Sometimes EDH games need a mediator to bring balance to the board. A little bit on the janky side, Abyssal Persecutor makes sure nobody wins the game. Simple, right? You get a 6/6 creature with flying and trample, which is already awesome as it’s difficult to get rid of. But it all comes down to how you choose to use it.
You can make sure a doomed player stays in the game or prevent someone from winning, so you need to get your alliances straight and protect the Persecutor if you want to stay in the game.
Sometimes one of a player may lose a critical card and end up suffering. As their benefactor, it’s only natural for you to help them get their cards back. Nullmage Advocate, Pulsemage Advocate, and Spurnmage Advocate are great group hug cards since you can control the board much more efficiently and choose which player you want to help.
Plea for Power
I’ll end the list with a somewhat controversial choice. You’ve been helping everyone so far, making sure they have all the lands they want, they get free draws, you even got some of them out of serious trouble. And though you do this with all the kindness in your heart, it’s now their turn to show their gratitude.
Plea for Power is a vote-based card that allows your opponents to choose whether you’ll get a free turn and draw three cards. Politics is a key part of the game, so why not make sure other players want the best for you?
A Little Taste: My Group Hug Deck
Since I talked this much about group hug decks, it wouldn’t be fair if I didn’t give an example decklist! Here you go:
Kami of the Crescent Moon
Pramikon, Sky Rampart
Xyris, the Writhing Storm
Kwain, Itinerant Meddler
Gor Muldrak, Amphinologist
Gahiji, Honored One
Braids, Conjurer Adept
Edric, Spymaster of Trest
Approach of the Second Sun
Crackle with Power
Tempt with Discovery
Tempt with Vengeance
Winds of Abandon
Mikokoro, Center of the Sea
Temple of Abandon
Temple of Enlightenment
Temple of Epiphany
Temple of Mystery
Temple of Plenty
Temple of Triumph
Now, let’s talk about how you can play this deck. Your first goal is to make sure everyone likes you. You have all the essential cards for it. Dictate of Kruphix, Dictate of Karametra, or Kami of the Crescent Moon are enough reason for your opponents to keep you in play.
If they turn against you at any point, Sphere of Safety, Ghostly Prison, and Lightmine Field will give them enough trouble before you draw one of them to your side. You don’t have too many removals, so you need to make sure your opponents weaken each other before you swoop in.
Tempt with Vengeance, Insurrection, Approach of the Second Sun, Helix Pinnacle, and Laboratory Maniac are your wincons, but they’re somewhat difficult to pull off so you need some real strategy to create your opportunity. But group hug decks are meant to have fun, not to win. It is epic when you do win, though. Either way, your win conditions are definitely something to boast about.

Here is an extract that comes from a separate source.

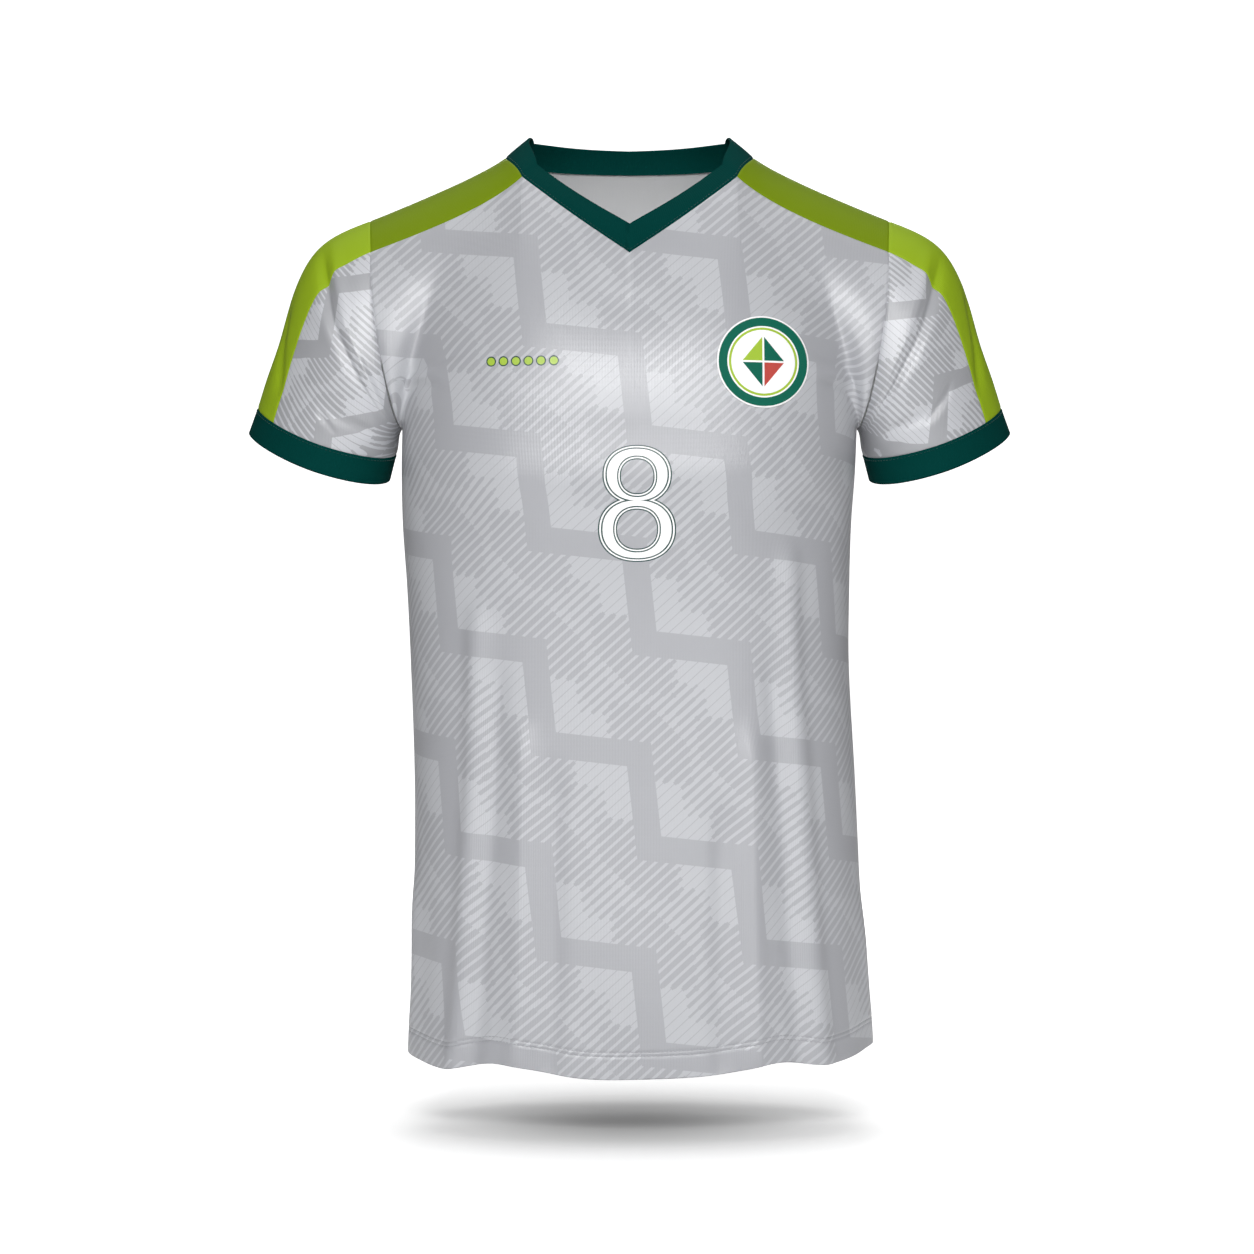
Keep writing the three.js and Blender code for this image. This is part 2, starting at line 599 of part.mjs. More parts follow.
// The badge: a thin round patch made from the front's own faces, moved out.
function badgeGeometry(front) {
  const faces = [];
  for (let r = 0; r < front.rows - 1; r += 1) {
    for (let c = 0; c < front.columns - 1; c += 1) {
      const square = [[r, c], [r, c + 1], [r + 1, c + 1], [r + 1, c]];
      const corners = square.map(([i, j]) => front.grid[i][j]);
      faces.push([corners[0], corners[1], corners[2]], [corners[0], corners[2], corners[3]]);
    }
  }
  const onFront = (x, z) => {
    for (const [a, b, c] of faces) {
      const area = (b.x - a.x) * (c.z - a.z) - (c.x - a.x) * (b.z - a.z);
      const s = ((x - a.x) * (c.z - a.z) - (c.x - a.x) * (z - a.z)) / area;
      const t = ((b.x - a.x) * (z - a.z) - (x - a.x) * (b.z - a.z)) / area;
      if (s >= -1e-6 && t >= -1e-6 && s + t <= 1 + 1e-6) return mix(a.y, b.y, s) + (c.y - a.y) * t;
    }
    throw new Error(`no cloth at ${x}, ${z}`);
  };
  const places = [[BADGE.x, BADGE.z]];
  for (let ring = 1; ring <= BADGE.rings; ring += 1) {
    for (let i = 0; i < BADGE.sides; i += 1) {
      const turn = (i / BADGE.sides) * 2 * Math.PI;
      const radius = (BADGE.radius * ring) / BADGE.rings;
      places.push([BADGE.x + radius * Math.cos(turn), BADGE.z + radius * Math.sin(turn)]);
    }
  }
  const near = places.map(([x, z]) => new THREE.Vector3(x, onFront(x, z) - BADGE.lift, z));
  const far = near.map((p) => p.clone().add(point([0, -BADGE.thickness, 0])));
  const count = near.length;
  const at = (ring, i) => (ring === 0 ? 0 : 1 + (ring - 1) * BADGE.sides + (i % BADGE.sides));
  const triangles = [];
  for (let i = 0; i < BADGE.sides; i += 1) {
    const faceSets = [[at(0, 0), at(1, i), at(1, i + 1)]];
    for (let ring = 1; ring < BADGE.rings; ring += 1) {
      faceSets.push([at(ring, i), at(ring + 1, i), at(ring + 1, i + 1)]);
      faceSets.push([at(ring, i), at(ring + 1, i + 1), at(ring, i + 1)]);
    }
    for (const [a, b, c] of faceSets) triangles.push(a, b, c, a + count, c + count, b + count);
    const [from, to] = [at(BADGE.rings, i), at(BADGE.rings, i + 1)];
    triangles.push(from, from + count, to + count, from, to + count, to);
  }
  return solid([...near, ...far], triangles);
}

// The pieces, in the order in which they are sewn
const hemWall = (r) => (r < 2 ? HEM_WALL : WALL);
const bodyMiddle = [0, 0, -300];
const shoulderMiddle = (side) => [side * 140, 0, -90];
const sleeveMiddle = (side) => [side * 222, 4, -160];
const ribWall = () => RIB_WALL;

const front = faceAway(makePiece('front', bodyGrid(-1), 'cloth', { wall: hemWall }), bodyMiddle);
const back = faceAway(makePiece('back', bodyGrid(1), 'cloth', { wall: hemWall }), bodyMiddle);
const sides = [['left', 1], ['right', -1]];
const shoulderStripes = sides.map(([name, side]) =>
  faceAway(makePiece(`shoulder_stripe_${name}`, stripeGrid(side), 'lime'), shoulderMiddle(side)));
const sleeveFronts = sides.map(([name, side]) =>
  faceAway(
    makePiece(`sleeve_front_${name}`, sleeveGrid(side, armholeAngles), 'cloth'),
    sleeveMiddle(side),
  ));
const sleeveBacks = sides.map(([name, side]) =>
  faceAway(
    makePiece(`sleeve_back_${name}`, sleeveGrid(side, armholeAngles.map((a) => -a)), 'cloth'),
    sleeveMiddle(side),
  ));
const sleeveStripes = sides.map(([name, side]) =>
  faceAway(makePiece(`sleeve_stripe_${name}`, sleeveGrid(side, stripeAngles), 'lime'), sleeveMiddle(side)));
const cuffs = sides.map(([name, side]) =>
  faceAway(
    makePiece(`cuff_${name}`, cuffGrid(side), 'green', { closed: true, wall: ribWall }),
    [side * 240, 5, -225],
  ));
const collar = faceAway(
  makePiece('collar', collarGrid(), 'green', { closed: true, wall: ribWall }),
  [0, 0, -20],
);

const pieces = [
  front, back, ...shoulderStripes, ...sleeveFronts, ...sleeveBacks, ...sleeveStripes, ...cuffs, collar,
];
shareSeamNormals(pieces);

const allButHem = ['last row', 'first column', 'last column'];
const allEdges = ['first row', ...allButHem];
for (const piece of [front, back]) drawBack(piece, allButHem);
for (const piece of [...shoulderStripes, ...sleeveFronts, ...sleeveBacks, ...sleeveStripes]) {
  drawBack(piece, allEdges);
}
for (const piece of [...cuffs, collar]) drawBack(piece, ['first row']);

const jersey = new THREE.Group();
function add(name, geometry, looks) {
  const { color, roughness } = COLOURS[looks];
  const material = new THREE.MeshStandardMaterial({ color, roughness, metalness: 0 });
  const mesh = new THREE.Mesh(geometry, material);
  mesh.name = name;
  jersey.add(mesh);
}
for (const piece of pieces) add(piece.name, wallGeometry(piece), piece.looks);
add('badge', badgeGeometry(front), 'badge');

export default jersey;
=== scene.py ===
"""The looks of a short-sleeved V-neck football jersey, filled out as it hangs on a body."""

import math

import bpy
import numpy as np
from mathutils import Matrix


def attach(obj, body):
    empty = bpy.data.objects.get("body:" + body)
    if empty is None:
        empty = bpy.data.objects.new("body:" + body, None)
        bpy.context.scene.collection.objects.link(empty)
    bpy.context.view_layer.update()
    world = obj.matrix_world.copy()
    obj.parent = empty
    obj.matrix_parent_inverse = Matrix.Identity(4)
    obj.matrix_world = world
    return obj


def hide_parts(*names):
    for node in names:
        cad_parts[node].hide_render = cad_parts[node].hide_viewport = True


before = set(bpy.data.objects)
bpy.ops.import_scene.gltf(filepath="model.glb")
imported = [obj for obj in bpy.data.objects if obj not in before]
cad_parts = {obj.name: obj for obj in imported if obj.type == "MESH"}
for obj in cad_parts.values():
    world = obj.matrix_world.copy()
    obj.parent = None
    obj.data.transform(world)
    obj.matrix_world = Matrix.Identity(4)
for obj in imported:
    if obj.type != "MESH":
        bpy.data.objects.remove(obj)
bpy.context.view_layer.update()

bl_info = {
    "name": "Football Jersey",
    "version": (1, 0, 0),
    "blender": (4, 5, 0),
    "location": "3D View > Sidebar > Jersey",
    "description": "Makes the panels, rib bands, badge, stitching and studio of a football jersey",
    "category": "Add Mesh",
}

MM = 0.001

# The body as level sections, in millimetres: height, half width, depth of front and back,
# exponent of the rounded section, and drift to the wearer's left.
BODY_COLUMNS = ("z", "half_width", "front", "back", "square", "shift")
BODY = (
    (-716, 183.5, 119, 114, 2.5, 8.5),
    (-660, 178.0, 116, 110, 2.5, 8.3),
    (-580, 175.6, 112, 104, 2.45, 6.2),
    (-490, 173.5, 109, 99, 2.4, 4.2),
    (-400, 172.6, 109, 100, 2.4, 0.3),
    (-340, 174.2, 112, 108, 2.4, -1.0),
    (-290, 176.6, 119, 117, 2.4, -2.0),
    (-250, 178.5, 124, 123, 2.4, -1.0),
    (-214, 179.0, 125, 126, 2.4, 0.0),
)
ARMPIT_Z = -214
HEM_Z = -708
QUARTER = 250

# Height of the hem round the body: distance from the centre front, then height.
HEM_LINE = (
    (-500, -708),
    (-400, -702),
    (-320, -704),
    (-250, -692),
    (-215, -701),
    (-172, -706),
    (-137, -709),
    (-98, -702.5),
    (-40, -712),
    (0, -712.5),
    (50, -709.5),
    (93, -701.5),
    (129, -705),
    (207, -696),
    (250, -697),
    (330, -706),
    (410, -701),
    (500, -708),
)

# Neck and shoulder on the wearer's left; the other side is its mirror image.
NECK_SHARE = 0.31
NECK_POINT = (0, -88, -84)
NECK_FRONT_CORNER = (84, -36, -19)
NECK_BACK_CORNER = (87, 35, -3)
NECK_BACK_CENTRE = (0, 69, -4)
RIDGE = ((98, 0, 0), (118, 0, -15), (204.6, 0, -50))
STRIPE_FRONT_TIP = (202, -36, -78)
STRIPE_BACK_TIP = (201, 38, -78)
RIDGE_PULL = 0.5
STRIPE_SAG = 3

# How the cloth leaves the level of the armpit and arrives at the neckline or stripe.
RISE = {
    -1: {
        "centre": ((0, -2, 140), (0, 46, 132)),
        "neck": ((0, -4, 205), (0, 105, 150)),
        "armhole": ((14, -235, -10), (-2, 78, 128)),
    },
    1: {
        "centre": ((0, 12, 215), (0, -150, 165)),
        "neck": ((0, 8, 230), (0, -165, 140)),
        "armhole": ((14, 240, 0), (-2, -82, 124)),
    },
}
ARMHOLE_PULL_FROM = 0.72

# Sleeve and cuff on the wearer's left
CUFF_CENTRE = (239.5, 9, -215)
CUFF_OUT = (0.949, 0, 0.317)
CUFF_FORWARD = (0, -0.966, -0.259)
CUFF_OUT_RADIUS = 58
CUFF_FORWARD_RADIUS = 56
CUFF_DEPTH = 22
CUFF_FLARE = 1.2
CUFF_PINCH = 1.72
STRIPE_ANGLE = 40
SLEEVE_MIDDLE = (205, 0, -130)
# Direction and pull at the top, front, underside and back of the sleeve
SLEEVE_LEAVE = ((166, 0, -60), (70, -34, -52), (12, 0, -8), (70, 34, -34))
SLEEVE_ARRIVE = ((112, 40, -354), (26, 20, -78), (7, 6, -20), (26, 24, -72))
SLEEVE_DEGREE = 1.02
SLEEVE_LENGTH = 150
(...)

It’s the Friends You Make Along the Way
Heartbeat of Spring | Illustration by Rob Alexander
Well, that’s that. Group hug decks are definitely one of the more difficult decks to play with, but they’re very satisfying. Engaging in politics in Commander is inevitable, so why not appear as a loving, friendly player who just likes to give hugs while scheming to prepare everyone’s ruin? Try it; you’ll definitely have fun, but you might also ruin your friendships in the process.
That’s all I’ve for you today, though. See you around!